At Light+Building 2018 the leading lighting companies, Philips Lighting and Osram, both announced their own BMS  platforms, Interact and Lightelligence, respectively. These BMS platforms allow data to be collected and analyzed via building-wide sensors, via either third-party applications or proprietary applications.

Philips Lighting expect “light [to become] a language, which connects and conveys meaning”. Osram know that lights can do more than just illuminate and can “open the door to [the] data economy”. These two ideas are related, and convey the idea that the lighting system, when combined with a building-wide sensor network, can provide building operators new insights, or “meaning” into how the building is being used, and where efficiency gains can be made. The software platforms allow the data collected to be monetized, opening the “door to the data economy”.


Lighting vendors are not the only players hoping to have their BMS platforms benefit from the “data economy”. Competition from entrenched BMS vendors, such as Johnson Controls, Siemens, Schneider Electric; from IT companies such as Intel; and from new entrants to the lighting industry such as Gooee and Enlighted also exists. Each of these companies has their own roadmap for their software platform, and their own ideas of how building systems will be integrated together in the future.

However, both Philips Lighting and Osram will be betting on the lighting system within a building being chosen to form the “backbone” of a sensor-based IoT-network, due to the density of light fixtures within a building, the fact that those fixtures are already powered, and are well positioned for communications, being high up within a building.

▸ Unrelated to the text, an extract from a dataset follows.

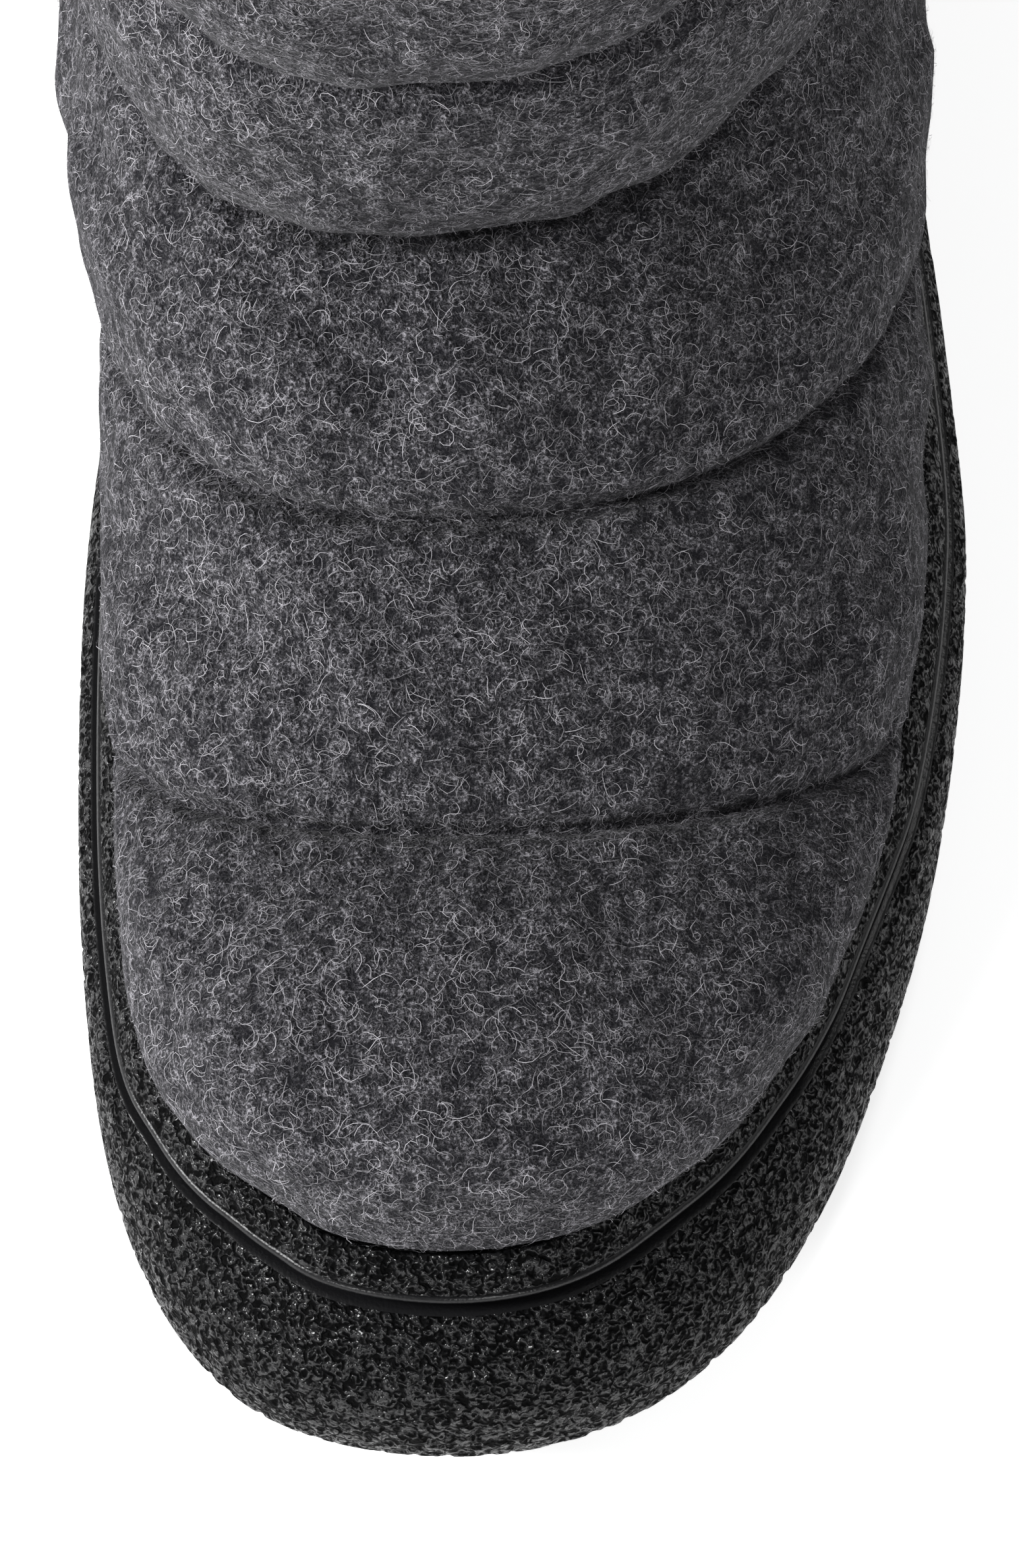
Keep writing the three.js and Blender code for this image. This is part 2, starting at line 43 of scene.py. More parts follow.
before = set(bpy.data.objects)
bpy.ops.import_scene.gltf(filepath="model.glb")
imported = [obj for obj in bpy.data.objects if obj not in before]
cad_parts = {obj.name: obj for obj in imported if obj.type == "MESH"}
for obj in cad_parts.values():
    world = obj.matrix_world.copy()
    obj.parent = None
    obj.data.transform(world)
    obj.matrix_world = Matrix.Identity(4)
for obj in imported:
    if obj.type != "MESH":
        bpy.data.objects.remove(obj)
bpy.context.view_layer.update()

These advantages make lighting a sensible choice to use when deploying a building-wide sensor network incorporating devices such as light level sensors, occupancy, temperature, humidity, or CO2 sensors.

Looking forward

Currently, lighting equipment represents around 20% of all equipment that is connected to BMS platforms. This part of the market is expected to grow from an estimated $2 billion in 2017 to over $4.5 billion in 2022. Philips Lighting and Osram will hope to be on the forefront of this growth and establish Interact and Lightelligence as the go-to commercial BMS platforms, similar to how the Apple HomeKit, Amazon Alexa and Google Home have cemented themselves as the go-to smart home platforms.